Gov. Neil Abercrombie signed the bill, now Act 53, last month. It took effect upon approval.

Lawmakers also passed Senate Bill 192, which establishes solicitation of a minor for prostitution as a Class C felony that carries a minimum $2,000 fine and adds the offense to the state’s list of crimes subject to the sex offender registry.

The measure also extends the statute of limitations to bring a cause of action for coercion into prostitution to six years from two and expands asset forfeiture laws to cover an increased range of solicitation offenses.

Kathryn Xian, executive director of the Pacific Alliance to Stop Slavery, said there is a misconception among the public that prostitution is a choice. The average age of entry into prostitution or sex trafficking is 13, she said.

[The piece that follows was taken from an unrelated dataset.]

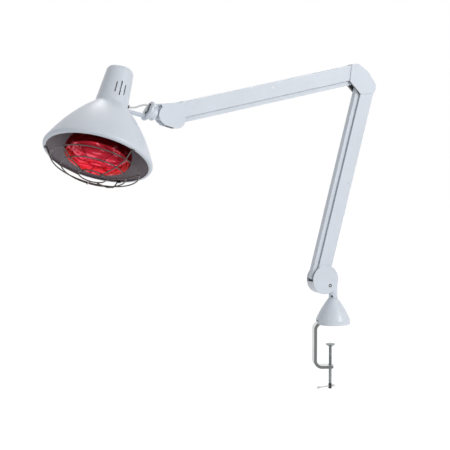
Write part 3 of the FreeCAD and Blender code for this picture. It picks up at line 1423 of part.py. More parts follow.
def lamp_shade():
    """Spun bell with a vented neck and a closed crown."""
    wall, top = size("shade_wall"), size("shade_height")
    body = new_body("lamp_shade", head_frame)
    outer, inner = bell_path(0), bell_path(wall)
    corner, inner_corner = outer[0].StartPoint, inner[0].StartPoint
    path = outer + straight((0, top), (0, top - wall)) + inner
    path += straight(inner_corner[:2], (mouth_opening, wall), (mouth_opening, 0), corner[:2])
    revolve(body, path)

    def level(height, radius=0):
        def chosen(box):
            wide = box.XLength / 2 > radius - 1e-3
            return wide and abs(box.ZMin - height) < 1e-3 and box.ZLength < 1e-3

        return chosen

    round_edges(body, "Sizes.lip_radius", level(0, corner.x))
    round_edges(body, "Sizes.lip_radius - Sizes.shade_wall", level(wall, inner_corner.x))
    round_edges(body, "Sizes.shade_fillet", level(size("bell_height")))
    for side in (-1, 1):
        for step in (-1, 0, 1):
            angle = side * size("slot_group_angle") + step * size("slot_step_angle")
            long = size("slot_long") if step == 0 else size("slot_short")
            run = long - size("slot_width")
            about = turned_by(Vector(0, 1, 0), angle + 180)
            slot = new_sketch(body, "YZ_Plane", about)
            draw(slot, stadium(0, size("slot_middle") - run / 2, run, 90, size("slot_width") / 2))
            pocket(body, slot, "Sizes.bell_top + 5", False)
    for height, radius in (
        (size("bell_height"), "Sizes.stem_radius + Sizes.seat_gap"),
        (flex_height, "Sizes.grommet_radius - 1 + Sizes.seat_gap"),
    ):
        hole = new_sketch(body, "YZ_Plane", turned_by(Vector(0, 1, 0), 180))
        draw_circle(hole, 0, height, radius)
        pocket(body, hole, "Sizes.bell_top + 10", False)


def stem_nut():
    """Nut that clamps the bracket and the shade on the stem."""
    highest = size("bell_height") + size("nut_radius")
    middle = bracket_inner(highest) - size("nut_height") - size("running_gap")
    nut = new_body("stem_nut", head_frame * moved(middle, 0, size("bell_height")))
    sketch = new_sketch(nut, "YZ_Plane")
    draw(sketch, hexagon(size("nut_radius")))
    draw_circle(sketch, 0, 0, "Sizes.stem_radius + Sizes.seat_gap")
    pad(nut, sketch, "Sizes.nut_height", False)


def neck_inside(height):
    """Inner radius of the shade's neck at a height."""
    slope = (size("bell_top") - size("neck_end")) / (size("shade_height") - size("bell_height"))
    return size("bell_top") - slope * (height - size("bell_height")) - size("shade_wall")


def bracket_inner(height):
    """Inner face of the bracket's inclined strip at a height."""
    low, top = size("bell_height") - size("bracket_tail"), holder_top + size("bracket_sheet")
    share = (height - low) / (top - low)
    low_x = neck_inside(size("bell_height")) - size("bracket_low_gap")
    top_x = neck_inside(top) - size("bracket_high_gap")
    return low_x * (1 - share) + top_x * share - size("bracket_sheet")


def holder_bracket():
    """Strip up the inside of the neck, folded over the lampholder."""
    sheet_metal = size("bracket_sheet")
    low, under = size("bell_height") - size("bracket_tail"), holder_top
    top = under + sheet_metal
    fold = size("bracket_fold")
    corners = [
        (bracket_inner(low), low),
        (bracket_inner(low) + sheet_metal, low),
        (bracket_inner(top) + sheet_metal, top, size("bracket_bend")),
        (fold, top),
        (fold, under),
        (bracket_inner(under), under, size("bracket_bend") - sheet_metal),
    ]
    body = new_body("holder_bracket", head_frame)
    sketch = new_sketch(body, "XZ_Plane")
    draw(sketch, rounded_path(corners))
    pad(body, sketch, "Sizes.bracket_width")
    hole = new_sketch(body, "YZ_Plane", turned_by(Vector(0, 1, 0), 180))
    draw_circle(hole, 0, size("bell_height"), "Sizes.stem_radius + Sizes.seat_gap")
    draw_circle(hole, 0, flex_height, "Sizes.grommet_radius")
    pocket(body, hole, "Sizes.bell_top + 10", False)
    screws = [(x, 0, SCREW_HOLE) for x in (-size("holder_screw_x"), size("holder_screw_x"))]
    drill(body, "XY_Plane", screws, "4 * Sizes.bracket_sheet", moved(0, 0, under))


def lampholder():
    """Porcelain holder round the bulb's cap."""
    radius, low, top = size("holder_radius"), holder_low, holder_top
    hole = size("cap_radius") + size("slip")
    roof = cap_top + size("running_gap")
    soft = size("soft_edge")
    corners = [
        (hole, low, size("small_edge")),
        (radius - size("holder_taper"), low, soft),
        (radius, low + size("holder_taper_run")),
        (radius, top, soft),
        (0, top),
        (0, roof),
        (hole, roof),
    ]
    body = turned("lampholder", corners, head_frame)
    holes = [(x, 0, SCREW_HOLE) for x in (-size("holder_screw_x"), size("holder_screw_x"))]
    sketch = new_sketch(body, "XY_Plane", moved(0, 0, top))
    for x, y, radius in holes:
        draw_circle(sketch, x, y, radius)
    pocket(body, sketch, "Sizes.cap_room / 2", False)


def holder_screws():
    screws = []
    top = holder_top + size("bracket_sheet")
    length = size("bracket_sheet") + (holder_top - cap_top) / 2 - size("slip")
    for x in (-size("holder_screw_x"), size("holder_screw_x")):
        sizes = (size("joint_screw_head"), size("joint_screw_cap"), size("joint_screw"), length)
        screws.append(cap_screw("holder_screw", *sizes, head_frame * moved(x, 0, top), False))
    together("holder_screws", screws)


# ---------------------------------------------------------------- bulb


def bulb_path(inset):
    """Side of the bulb's glass from the middle of its face to its neck, moved inwards."""
    widest, neck = size("bulb_radius"), size("bulb_neck")
    front, ring = bulb_end - size("bulb_height"), bulb_end - size("bulb_ring")
    # radius, height and the direction that faces outwards, in degrees
    points = [
        (0, front, -90),
        (widest * 0.47, front + widest * 0.058, -76),
        (widest * 0.88, front + widest * 0.224, -58),
        (widest * 0.985, ring - widest * 0.128, -24),
        (widest * 0.985, ring + widest * 0.128, 22),
        (widest * 0.82, ring + widest * 0.48, 37),
        (widest * 0.50, ring + widest * 0.912, 43),
        (widest * 0.345, ring + widest * 1.152, 34),
        (neck, ring + widest * 1.472, 0),
    ]
    places = []
    for radius, height, facing in points:
        places.append(Vector(radius, height, 0) - polar(0, 0, inset, facing))
    places[0].x = 0
    path = []
    for i in range(0, 8, 2):
        path.append(Part.Arc(places[i], places[i + 1], places[i + 2]))
    path.append(Part.LineSegment(places[8], Vector(neck - inset, bulb_end, 0)))
    return path


def bulb_glass():
    wall = size("glass_wall")
    body = new_body("bulb_glass", head_frame)
    outer = bulb_path(0)
    inner = bulb_path(wall)
    front, end, neck = bulb_end - size("bulb_height"), bulb_end, size("bulb_neck")
    path = outer + straight((neck, end), (neck - wall, end)) + inner
    path += straight((0, front + wall), (0, front))
    revolve(body, path)


def bulb_cap():
    """Screw cap of the bulb with its skirt on the glass and its end contact."""
    radius, end = size("cap_radius"), cap_top
    low = bulb_end
    shoulder = end - size("contact_rise")
    contact = size("contact_radius")
    corners = [
        (0, low),
        (size("bulb_neck") - size("cap_skirt_step"), low),
        (radius, low + size("cap_skirt")),
        (radius, shoulder - size("cap_shoulder"), size("soft_edge")),
        (size("contact_ring"), shoulder),
        (contact, shoulder),
        (contact, end, size("small_edge")),
        (0, end),
    ]
    turned("bulb_cap", corners, head_frame)


# ---------------------------------------------------------------- guard

GUARD_LEGS = (-54.0, 58.0, 173.0)
GUARD_SPOKES = (-139.5, -12.0, 95.0)
lip_frame = Placement(Vector(mouth_opening, 0, 0), Rotation(Vector(0, 1, 0), 90))


def guard_stop():
    """Where a leg of the guard meets its clip."""
    gap = size("clip_gap") + size("clip_sheet")
    return lip_frame.multVec(flat(-size("shade_wall") / 2, -gap - size("leg_gap")))


def bulb_guard():
    """Three rings on six radial wires, three of which run on to the shade's mouth."""
    pieces = []
    rings = [(size(f"ring_{i}"), -size(f"drop_{i}")) for i in (3, 2, 1)]
    for number, (radius, height) in enumerate(rings):
        ring = doc.addObject("Part::Torus", f"guard_ring_{number}")
        ring.setExpression("Radius1", f"Sizes.ring_{3 - number}")
        ring.setExpression("Radius2", "Sizes.wire")
        ring.Placement = head_frame * moved(0, 0, height)
        pieces.append(ring)
    under = size("wire_nest")
    route = [flat(radius, height - under) for radius, height in rings]
    first = route[0] + (route[0] - route[1]).normalize() * 2 * size("wire")
    last = route[2] + (route[2] - route[1]).normalize() * 2 * size("wire")
    for angle in GUARD_LEGS + GUARD_SPOKES:
        end = guard_stop() if angle in GUARD_LEGS else last
        way = [first, route[1], route[2], end] if angle in GUARD_LEGS else [first, route[1], end]
        wire = doc.addObject("Part::Feature", "guard_wire")
        wire.Shape = bent_rod(way, size("wire"), size("guard_bend"))
        wire.Placement = head_frame * turned_by(Vector(0, 0, 1), angle)
        pieces.append(wire)
    guard = doc.addObject("Part::MultiFuse", "bulb_guard")
    guard.Shapes = pieces
    guard.Label = "bulb_guard"
    parts.append(guard)


def guard_clips():
    """Clips over the shade's edge that the guard's legs end in."""
    gap, leaf = size("clip_gap"), size("clip_sheet")
    inner, outer = -size("shade_wall") - gap, gap
    high, low = size("clip_reach"), -gap
    corners = closed(
        (inner - leaf, low - leaf),
        (outer + leaf, low - leaf),
        (outer + leaf, size("clip_lip")),
        (outer, size("clip_lip")),
        (outer, low),
        (inner, low),
        (inner, high),
        (inner - leaf, high),
    )
    clips = []
    for angle in GUARD_LEGS:
        place = head_frame * turned_by(Vector(0, 0, 1), angle) * lip_frame
        body = new_body("guard_clip", place, False)
        sketch = new_sketch(body, "XZ_Plane")
        draw(sketch, corners)
        pad(body, sketch, "Sizes.clip_width")
        clips.append(body)
    together("guard_clips", clips)


# ---------------------------------------------------------------- flex


def flex_points():
    """Route of the flex from the turning plate into the shade's neck."""
    start = face + turn_axis * -plate_face + turn_up * size("flex_rise")
    end = head_frame.multVec(flat(bracket_inner(flex_height) + 1, flex_height))
    first = start + turn_axis * size("flex_start")
    last = end + head_x * size("flex_end")
    return [start, first, last, end]


def head_flex():
    piece = doc.addObject("Part::Feature", "head_flex")
    piece.Shape = bent_rod(flex_points(), size("flex_radius"))
    piece.Placement = Placement()
    piece.Label = "head_flex"
    parts.append(piece)


def flex_grommets():
    """Rubber rings where the flex leaves the plate and enters the neck."""
    points = flex_points()
    hole = size("flex_radius") + size("seat_gap")
    outer, step = size("grommet_radius"), size("grommet_radius") - 1
    thick = size("grommet_sheet")
    grommets = []
    sheet_in_hole = size("plate_sheet")
    corners = [(hole, 0), (step, 0), (step, sheet_in_hole), (outer, sheet_in_hole)]
    corners += [(outer, sheet_in_hole + thick, size("fine_edge")), (hole, sheet_in_hole + thick)]
    grommets.append(turned("grommet", corners, axes(points[0], Vector(0, 1, 0), turn_axis), False))
    outside = neck_inside(flex_height - outer) + size("shade_wall") + size("running_gap")
    corners = [(hole, -size("shade_wall")), (step, -size("shade_wall")), (step, 0), (outer, 0)]
    corners += [(outer, thick, size("fine_edge")), (hole, thick)]
    place = head_frame.multVec(flat(outside, flex_height))
    grommets.append(turned("grommet", corners, axes(place, head_z, head_x), False))
    together("flex_grommets", grommets)


# ---------------------------------------------------------------- building

clamp_bracket()
thread_bush()
post_socket()
socket_bush()
socket_screws()
cone_cover()
pressure_pad()
clamp_spindle()
spindle_head()
tommy_bar()
tommy_knobs()
swivel_post()
shoulder_housing()
shoulder_cover()
shoulder_core()
shoulder_small_pieces()
channel("lower_arm_channel", lower_frame)
arm_spring("lower", lower_frame)
parallel_bar("lower_arm_bar", axes(shoulder_link, lower_along, lower_out))
elbow_core()
elbow_covers()
elbow_small_pieces()
channel("forearm_channel", fore_frame)
arm_spring("forearm", fore_frame)
parallel_bar("forearm_bar", axes(elbow_fore_link, fore_along, fore_out))
wrist_core()
wrist_covers()
wrist_small_pieces()
knuckle()
friction_washers()
head_stem()
turning_bolt()
lamp_shade()
stem_nut()
holder_bracket()
lampholder()
holder_screws()
bulb_glass()
bulb_cap()
bulb_guard()
guard_clips()
head_flex()
flex_grommets()
doc.recompute()

# ---------------------------------------------------------------- checks and files

for thing in doc.Objects:
    if "Invalid" in thing.State or "Error" in thing.State:
        raise RuntimeError(f"{thing.Label} failed: {thing.State}")
for part in parts:
    if part.Shape.isNull() or not part.Shape.isValid() or not part.Shape.Solids:
        raise RuntimeError(f"{part.Label} has no valid shape")

os.makedirs("parts", exist_ok=True)
for part in parts:
    part.Shape.exportStep(f"parts/{part.Label}.step")
print(len(parts), "pieces written")
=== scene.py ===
# Infrared heat therapy lamp on a balanced swing arm with a table clamp, dressed
# piece by piece from the clamp up to the lamp head. Metres, in the model's frame.
import math

import bmesh
import bpy
from mathutils import Matrix, Vector


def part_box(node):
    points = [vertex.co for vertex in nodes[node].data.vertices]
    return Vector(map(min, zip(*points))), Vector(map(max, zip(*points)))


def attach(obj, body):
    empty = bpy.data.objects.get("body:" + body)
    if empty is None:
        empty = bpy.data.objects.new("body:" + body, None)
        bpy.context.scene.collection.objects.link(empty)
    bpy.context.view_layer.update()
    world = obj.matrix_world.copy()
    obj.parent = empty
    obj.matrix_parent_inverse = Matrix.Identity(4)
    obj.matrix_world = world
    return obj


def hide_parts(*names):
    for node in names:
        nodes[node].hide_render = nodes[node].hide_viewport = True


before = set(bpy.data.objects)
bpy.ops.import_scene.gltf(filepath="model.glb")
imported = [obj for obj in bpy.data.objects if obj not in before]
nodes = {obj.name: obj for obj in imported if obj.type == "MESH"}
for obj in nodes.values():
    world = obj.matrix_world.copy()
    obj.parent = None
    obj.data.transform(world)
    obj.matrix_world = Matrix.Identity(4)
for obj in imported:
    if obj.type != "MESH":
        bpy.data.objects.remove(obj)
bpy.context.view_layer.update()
scene = bpy.context.scene

# ---------------------------------------------------------------- camera
# A long lens to the left of the lamp's front, which sees the arms nearly side
# on and looks into the shade's mouth.

lens = bpy.data.cameras.new("camera")
lens.sensor_width = 36.0
lens.lens = 94.08
lens.clip_end = 50.0
camera = bpy.data.objects.new("camera", lens)
scene.collection.objects.link(camera)
camera.location = (-1.1942, -2.0041, 0.3799)
camera.rotation_euler = Vector((0.4292, 0.8999, -0.0785)).to_track_quat("-Z", "Y").to_euler()
scene.camera = camera
scene.view_settings.view_transform = "Standard"

# ---------------------------------------------------------------- floor and light
# A pale studio floor well under the clamp, a pale surround, a broad key light
# from the upper right of the front and three weaker lamps.


def new_material(name):
    """Returns a material, its node tree and its shader."""
    material = bpy.data.materials.new(name)
    material.use_nodes = True
    tree = material.node_tree
    return material, tree, tree.nodes["Principled BSDF"]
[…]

"You never see who’s controlling them in the background, and they get the blame for everything, and it’s your typical blame-the-victim phenomenon," Xian said. "And so they feel like they have no way out, and sometimes that’s proven to them in the way our flawed system works."

According to the Bureau of Justice Statistics, 40 percent of more than 2,500 human trafficking cases investigated nationwide between January 2008 and June 2010 involved the prostitution or sexual exploitation of children, while 48 percent involved the prostitution of adults.

Xian said it’s nearly impossible to determine how many child prostitutes are in Hawaii because the state’s current law regarding promoting prostitution does not distinguish among various offenses.

Victim advocates said they are also excited about a bill recognizing for the first time that minors coerced into human trafficking by strangers are victims of child abuse.

HB 1187 protects minor victims of sex and labor trafficking under the state’s Child Protective Act by amending the statutory definition of harm to include children who are victims of sex and labor trafficking and clarifying that sex and labor trafficking are reportable cases of child abuse and neglect.

"The Department of Human Services will be able to recognize them as victims," Xian said.

The fourth and final bill to combat human trafficking, House Bill 1068, requires certain employers to display a poster that provides specified information relating to human trafficking and the National Human Trafficking Resource Center hotline.

State Sen. Suzanne Chun Oakland, chairwoman of the Senate Human Services Committee, said legislators, much like the public, were at one point generally unaware of how prevalent human trafficking is in Hawaii. She said attending national conferences and talking with local advocates helped bring the issue to light.

"There’s many different organizations, I think, that have had experiences that allowed us to have meaningful legislative briefings," said Chun Oakland (D, Downtown-Nuuanu-Li­liha). "And some of the folks that got involved in prostitution came forward, very bravely, to tell their stories about how they were recruited or actually tricked into these situations — sometimes by very close family members or friends."

Coffield said he hopes the next big step will be to target online advertisements for prostitution because there is no law to curtail the act.

About 300 advertisements for prostitution related to Hawaii are posted per day on the three most popular such websites, he said.